I currently work a role that is highly competitive / productivity based to the point I don't feel really in a team just a group of people who are pitted against each other. I know I need a new job or this one might leave me soonest but I'm trying to cope in the meanwhile.

First question - is around overtime, sorry to be naive, if someone choses to do overtime given the nature of the role described of hitting productivity, do you think they could benefit their stats? where it looks like they have better figures for working longer?

I'm kind of really struggling with the next - I was always brought up not to write emails moaning or say anything negative out loud about colleagues but I caught one colleague on Monday going off duty with a whole load of forms pre-assigned to their name not worked on at time of them leaving off for the day as they left before me, when I was left really struggling to find/assign myself work to achieve productivity (it's company rule you are not allowed to unassign or 'pinch' others forms so it's equally frustrating) I just don't know am I best trying to mention this early on or if/when the company is trying to let me go over stats issue.

Another question, I've never really had to think about until these times is currently we don't have a fixed terminal or desk, the company supplied laptops to work off only (which we have to transport in and out of work each day) and there is limited powers sockets in our desk area currently, so getting them fully charged can be tricky - I guess the onus is really on the employee to charge laptop at home?

Hope this makes sense, it is just really hard to explain.

OP posts:
maxelly · 27/10/2022 12:20

Hi, sorry you haven't had replies and your post was a bit confusing but I'll do my best to add my two-pennies-worth...

  1. Of course it depends on exactly how the productivity stats are measured but yes I would have thought people who are prepared to voluntarily put extra hours in will probably do better in a lot of roles. Is your question whether this is 'illegal' / immoral / bad for business? I'd say it could potentially be discriminatory depending on what's done with those stats but it could be hard to prove and sadly this is the reality in quite a lot of industries that those who put in the hours are seen as higher performing (whether that's to get their stats up or be last out of the office or attend loads of client schmoozing events). I do think UK culture is changing a bit and there's a greater understanding of the importance of wellbeing and work/life balance in improving business productivity overall and therefore the drawbacks of explicitly or implicitly encouraging people to work all hours but I would certainly say it hasn't universally caught on esp in roles like sales where targets are king.
  2. I think you need to clarify what exactly the rules and expectations around these forms are - do you have a manager you can speak to? You say the expectation is you won't 'poach' or reassign forms from others but what about doing what your colleague is and hoarding work for herself overnight, that may be perfectly fine in which case you can do it too, or it may not be OK in which case I'd probably politely point it out to her when you next see her (can be in a nice way, oh Jane I see you've got a lot of forms over there, can I help you out with them as you are finishing now, rather than an aggressive oi stop hoarding all the work), and/or raise it with your manager or supervisor.

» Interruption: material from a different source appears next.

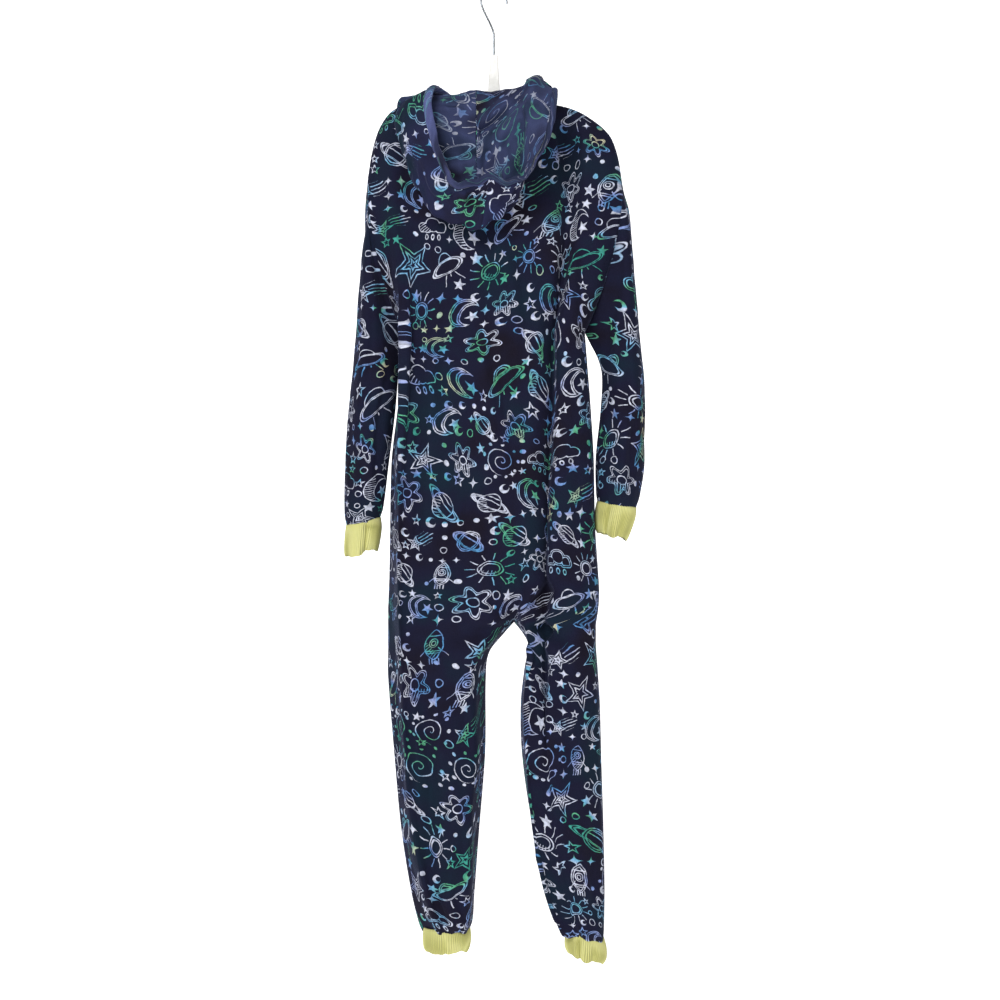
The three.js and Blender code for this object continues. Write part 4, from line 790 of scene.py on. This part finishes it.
def front_grids(side):
    last, reach = (10, 0.35) if side > 0 else (12, 0.3)
    sleeve, leg = (left_sleeve, left_leg) if side > 0 else (right_sleeve, right_leg)
    name = "left" if side > 0 else "right"
    places = np.linspace(0, last, last * 4 + 1)

    def opened(c, z):
        """The zip's opening, which ends in a short vent below the last tooth."""
        return side * 5 * max(c - last + 1, 0) * min(max((z + 842) / 42, 0), 1)

    low = [(x + opened(c, armpit_z), y, armpit_z) for c, (x, y) in zip(places, section(armpit[name], places))]
    rows = []
    for row in yoke_turns[:-1]:
        fall = (1 - math.cos(math.pi * row / 9)) / 2
        held = sleeve_point(sleeve, 0, 1 - row / 18)
        first = (front_top(side, 0), low[0])
        rows.append([
            yoke_point(front_top(side, c), p, held, *first, c / last, fall, reach)
            for c, p in zip(places, low)
        ])
    for z in torso_heights:
        rows.append([
            (x + opened(c, z), y, z) for c, (x, y) in zip(places, section(torso_section(z)[name], places))
        ])
    for t in leg_steps:
        at = row_at(leg, "t", t)
        ring = section(front_keys(at["outer_x"], at["inner_x"], last, at["front"], 1), places)
        rows.append([
            (x, y, mix(at["outer_z"], at["inner_z"], (x - at["outer_x"]) / (at["inner_x"] - at["outer_x"])))
            for x, y in ring
        ])
    grid = np.array(rows)
    fade = seam_fade(grid.shape[:2], ("top", "first", "last", "foot"), 6)
    moved = folded(grid, front_folds, fade, -1)
    return moved, flat_map(grid, len(places) - 1, corner=(0.0, 0.37))


front_points = {}
for side, node in ((1, "front_left"), (-1, "front_right")):
    grid, flat = front_grids(side)
    front_points[side] = grid
    if side < 0:
        grid, flat = grid[:, ::-1], flat[:, ::-1]
    front = panel(node + "_cloth", [(grid, flat)])
    finish_cloth(
        front, node, printed_fleece("printed fleece, " + node, navy, shift=(0.4 * side, 0.3)),
    )


# Sleeves
# The sleeves are set in low on dropped shoulders and hang straight down, flattened, with long soft
# folds from the armhole. The left one lies against the body, and the right one stands a little off.
sleeve_folds = columns(fold_names, [
    (176, -300, 168, -520, 9, -7, 0.3),
    (188, -370, 198, -650, 9, 6.5, -0.4),
    (158, -510, 172, -770, 8, -6, 0.3),
    (206, -540, 213, -780, 8, -5, 0.3),
    (184, -630, 190, -795, 7, 5.5, 0),
    (-178, -290, -183, -420, 9, 7, 0.5),
    (-183, -400, -172, -570, 9, -7, -0.3),
    (-204, -400, -206, -670, 9, 6, 0.4),
    (-172, -590, -170, -765, 8, -5.5, 0.2),
    (-192, -610, -187, -775, 8, 5.5, -0.3),
    (-215, -590, -204, -765, 6, -4.5, 0),
])
sleeve_turns = 0.5 + np.linspace(0, 1, 97)
for side, node, table in ((1, "sleeve_left", left_sleeve), (-1, "sleeve_right", right_sleeve)):
    grid = np.array([
        [sleeve_point(table, t, turn % 1) for turn in sleeve_turns] for t in np.linspace(0, 1, 101)])
    grid[:, -1] = grid[:, 0]
    fade = seam_fade(grid.shape[:2], ("top", "foot", "first", "last"), 6)
    height = fold_height(sleeve_folds, grid[..., 0], grid[..., 2])
    height = height + slack(grid, 34, 3.2) + slack(grid + 300, 15, 1.3)
    moved = grid - side * grid_normals(grid) * (height * fade)[..., None]
    flat = flat_map(grid, 48, corner=(0.9 * side, 0.1))
    sleeve = panel(node + "_cloth", [(moved, flat)], turned=side > 0)
    finish_cloth(
        sleeve, node, printed_fleece("printed fleece, " + node, navy, shift=(0.7 * side, 0.5)),
    )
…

I wouldn't wait until you are pulled up for poor stats then raise it as a gotcha type thing, the trouble with these high expectation performance driven environments is if you haven't been there long is that they usually aren't interested in hearing that kind of excuse, all they want is your stats up, and you risk looking petty or defensive bringing something up much later you didn't mention at the time.
  3. This sounds pretty crap, if the company wants you to work off laptops the least I'd expect is enough plug sockets to charge - again can you raise with your manager, is there another work area you can use if yours is full? Can you and colleagues do a rota for charging so everyone gets some juice? Would an extension lead be a simple solution or would that create a fire hazard?

Hope this helps!

fio1981 · 27/10/2022 19:19

Massive thanks for your advice and listening.

I have a trusted work colleague I can have a natter with but they are feeling depressed at the moment and if I'm bad overthinking, then it is ten times worse for them.

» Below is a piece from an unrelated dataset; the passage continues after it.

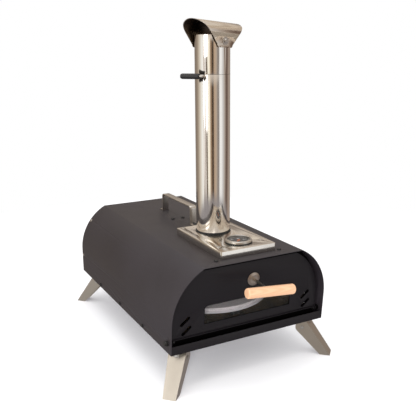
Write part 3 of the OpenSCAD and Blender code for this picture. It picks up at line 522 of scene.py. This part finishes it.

It's just hard as it's a company I'd class as the right hand doesn't know what the left is doing.

We had a meeting today, and finally learnt we are getting a fixed manager in a week so maybe things can improve from here on in.

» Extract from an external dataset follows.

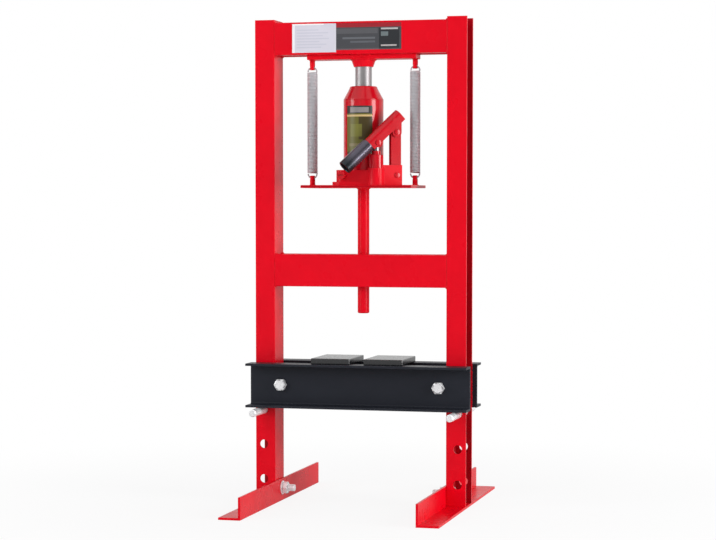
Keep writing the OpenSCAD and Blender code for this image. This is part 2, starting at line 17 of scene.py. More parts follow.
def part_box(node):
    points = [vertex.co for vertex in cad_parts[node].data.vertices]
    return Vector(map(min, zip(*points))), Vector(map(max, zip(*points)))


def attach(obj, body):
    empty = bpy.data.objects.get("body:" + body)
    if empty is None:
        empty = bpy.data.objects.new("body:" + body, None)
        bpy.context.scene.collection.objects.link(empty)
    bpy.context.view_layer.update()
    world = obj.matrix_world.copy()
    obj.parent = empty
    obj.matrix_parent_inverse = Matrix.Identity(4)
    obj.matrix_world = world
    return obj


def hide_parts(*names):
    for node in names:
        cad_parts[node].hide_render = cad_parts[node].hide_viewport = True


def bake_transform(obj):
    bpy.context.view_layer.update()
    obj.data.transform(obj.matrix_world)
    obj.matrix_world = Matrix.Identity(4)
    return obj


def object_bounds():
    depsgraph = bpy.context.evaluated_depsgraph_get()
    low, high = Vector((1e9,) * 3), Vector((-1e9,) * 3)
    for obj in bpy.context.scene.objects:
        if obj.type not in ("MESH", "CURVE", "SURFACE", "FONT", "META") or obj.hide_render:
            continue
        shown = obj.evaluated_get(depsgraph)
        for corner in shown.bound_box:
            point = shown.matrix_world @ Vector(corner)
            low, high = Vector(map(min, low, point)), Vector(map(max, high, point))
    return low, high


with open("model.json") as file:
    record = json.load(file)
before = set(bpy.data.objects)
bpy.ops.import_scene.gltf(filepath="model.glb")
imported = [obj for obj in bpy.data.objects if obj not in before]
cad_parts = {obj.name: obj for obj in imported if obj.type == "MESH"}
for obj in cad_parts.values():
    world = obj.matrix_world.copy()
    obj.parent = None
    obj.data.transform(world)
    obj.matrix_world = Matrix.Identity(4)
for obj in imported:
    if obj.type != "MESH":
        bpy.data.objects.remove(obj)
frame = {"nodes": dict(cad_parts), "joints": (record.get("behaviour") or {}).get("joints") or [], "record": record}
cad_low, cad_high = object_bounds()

record = frame["record"]
MM = 0.001
MICRON = MM * MM
print("CAD box in metres:", [round(c, 4) for c in (*cad_low, *cad_high)])

# %% [markdown]
# ## Who moves with what, and which finish each part wears
# The record says which body each part rides on and which finish it has. Both lists are turned into
# dictionaries, so that a new piece can take its body and its finish from the part it stands for.

# %% Bodies, finishes and joint axes
BODY_OF = {node: body for body, nodes in record["behaviour"]["bodies"].items() for node in nodes}
FINISH_OF = {part["node"]: part["material_slot"] for part in record["subparts"]}
AXIS_OF = {joint["name"]: Vector(joint["axis"]).normalized() for joint in frame["joints"]}
MOUNT = {mount["name"]: mount for mount in record["mounts"]}
print(len(BODY_OF), "parts on", len(set(BODY_OF.values())), "bodies in",
      len(set(FINISH_OF.values())), "finishes")


def middle(node):
    """The middle of a part's box."""
    low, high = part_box(node)
    return (low + high) / 2


def reach(node, axis):
    """How far a part's mesh reaches along an axis: (lowest, highest)."""
    along = [vertex.co.dot(axis) for vertex in frame["nodes"][node].data.vertices]
    return min(along), max(along)


# %% [markdown]
# ## The camera
# The press is seen from a little to the right of straight ahead and from just above its middle,
# with a long lens, which keeps the posts almost parallel. The camera is set first, so that each
# piece can be judged in the picture it is made for. A small vertical shift keeps the posts upright
# while the camera looks at the middle of the press.

# %% Camera at the viewing angle
CAMERA_TURN, CAMERA_TILT = math.radians(14.34), math.radians(3.37)
CAMERA_DISTANCE = 3.5964
CAMERA_TARGET = Vector((-0.00974, 0.0, 0.30867))
CAMERA_LENS, SENSOR_WIDTH, CAMERA_SHIFT = 105.73, 36.0, 0.0754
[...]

I did say something in a team meeting as my face gave it way, I managed not to give any name away or send the proof of what I'd seen start of the week, least I said something and will try to understand that when I ask for forms to be assigned it does end up slowing someone else down.

Ah maybe it's not a bad outcome, because they've hired to many of us and don't have enough room for laptop charging, they have now made working from home a half the month thing. (one time I've been glad my stats actually look better when I'm at home in this job) genuine thanks again.